Los indígenas se dejaron formar por unas gentes que les superaban en civilización. Es irreal el hecho, divulgado por los insurgentes del Katipunan, de que Filipinas en el periodo prehispánico constituía una nación. Se trataba solamente de unos extensos territorios, sin conexión entre sí, poblados por multitud de razas que hablaban distintos idiomas. La religión y el castellano fueron el nexo vertebrador de los habitantes de las más de siete mil islas. Tras el Desastre del 98 algunos políticos, con plena complacencia por parte de las nuevas autoridades yanquis, introdujeron en los libros de texto pasajes históricos que en nada tenían que ver con la realidad y que presentaban a una Filipinas primitiva culta y unida, invadida por una potencia extranjera. Algo, a todas luces incierto, únicamente motivado por la necesidad de afirmar una personalidad nacional propia que Filipinas sólo llegó adquirir dentro del contexto de España.
A la llegada de los «castilas» o «cachilas» (los filipinos continúan denominando con estos vocablos, derivados de «Castilla», a peninsulares y mestizos), los pueblos de la costa, fruto de las invasiones procedentes de China, de otras islas asiáticas y de países árabes, poseían un nivel cultural superior al de los grupos aislados del interior, que se encontraban en estado semisalvaje. Imperaba la raza malaya, aunque se supone que los negritos fueron los primeros habitantes del Archipiélago, y ninguna de las etnias vio a los españoles como enemigos. Todo lo contrario. Humabón, régulo de Cebú, solicitó ayuda de Magallanes para combatir a su mortal adversario Lapulapu, cacique de Mactán.
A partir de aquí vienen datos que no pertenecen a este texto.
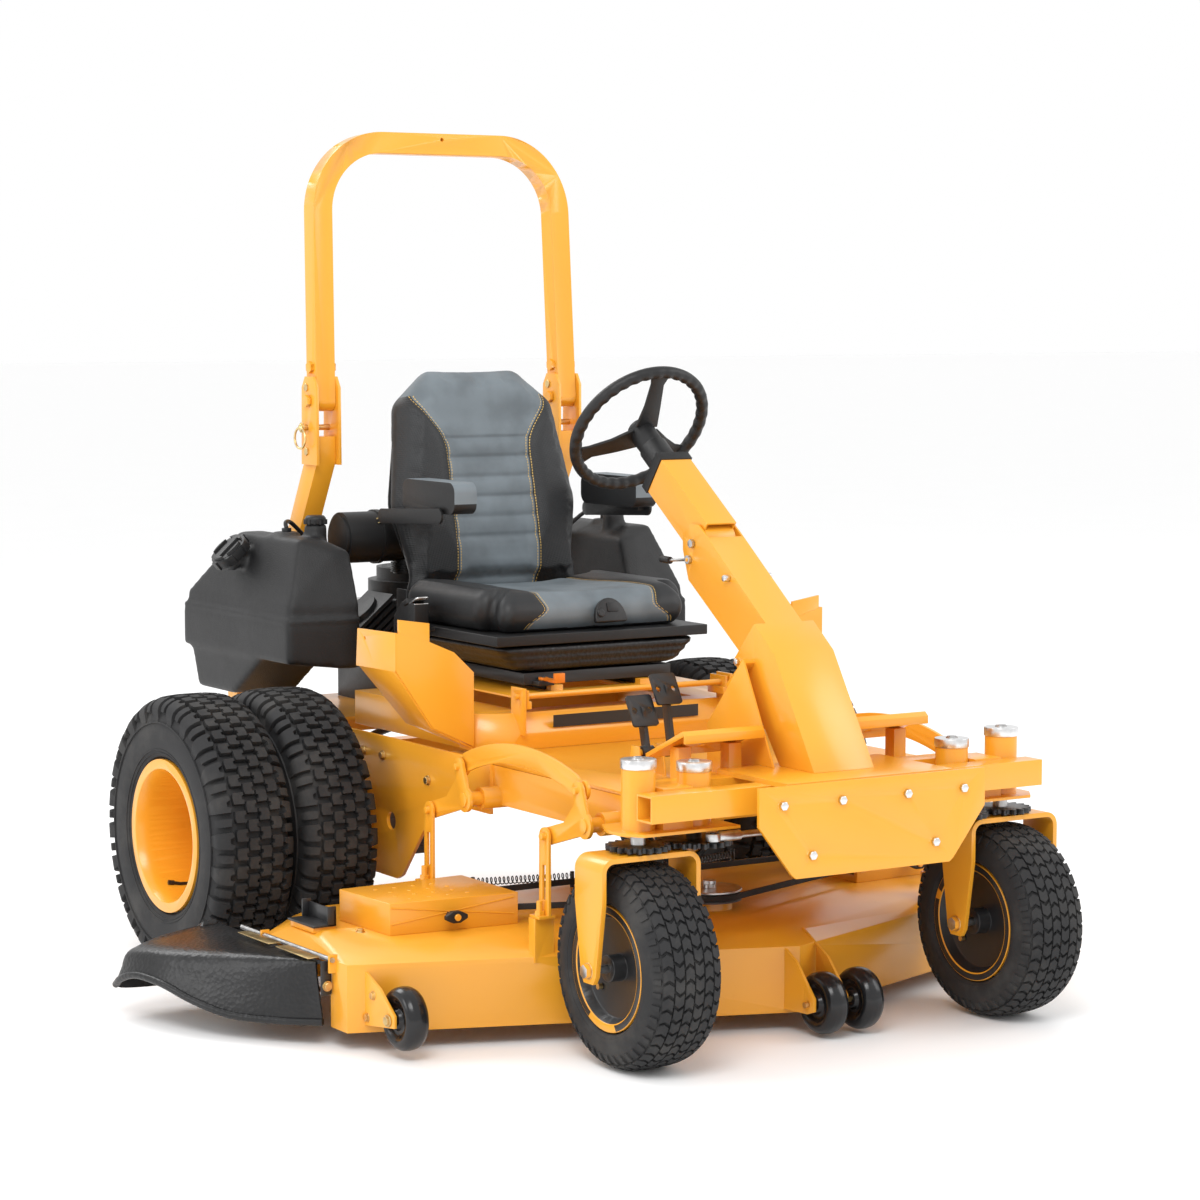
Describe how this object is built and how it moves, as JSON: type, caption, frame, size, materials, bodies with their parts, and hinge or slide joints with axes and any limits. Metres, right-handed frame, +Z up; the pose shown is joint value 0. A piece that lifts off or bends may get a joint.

Fueron pocos los peninsulares que partieron hacia las provincias asiáticas. La enorme distancia y escasa población -España a principios del siglo XVI apenas sobrepasaba los ocho millones de habitantes- eran factores determinantes. A ello hay que añadir que, cuando se descubrieron, España estaba empeñada en la conquista del vasto continente americano y el poblamiento de las nuevas ciudades, a la vez que mantenía prolongadas guerras en Europa. Pizarro y Cortés realizaron la gesta de someter a los poderosísimos imperios inca y azteca, con poco más de ochocientos hombres entre las dos expediciones, merced al apoyo de una buena parte de los nativos.
La mayor proporción del contingente hispano llegado a los archipiélagos orientales procedía del floreciente virreinato de la Nueva España. El famoso Galeón de la China que una o dos veces al año cubría la ruta de Acapulco a Manila, con escala en Guam, era el único nexo de unión entre las Españas europea, americana y asiática. El Galeón transportaba, hasta que se cerró su ruta en 1814, sedas del Japón, porcelanas y mantones de la China, ropas de algodón de la India, alfombras persas y mantas de Ilokos. Marianas, Palaos, Marshall y Carolinas dependían administrativamente del gobierno general de Filipinas, por lo que la mayor parte de sus autoridades eran de Luzón y de Cebú. El hecho de que no hubiera sublevaciones, a pesar de la escasez de peninsulares por aquellos lares, es la mejor prueba de la satisfacción de los nativos por sentirse integrados en España. Nativos eran los gobernadorcillos y también los componentes de la tropa que combatía las invasiones extranjeras. Únicamente los altos mandos, y no todos, eran hispanoeuropeos o hispanoamericanos.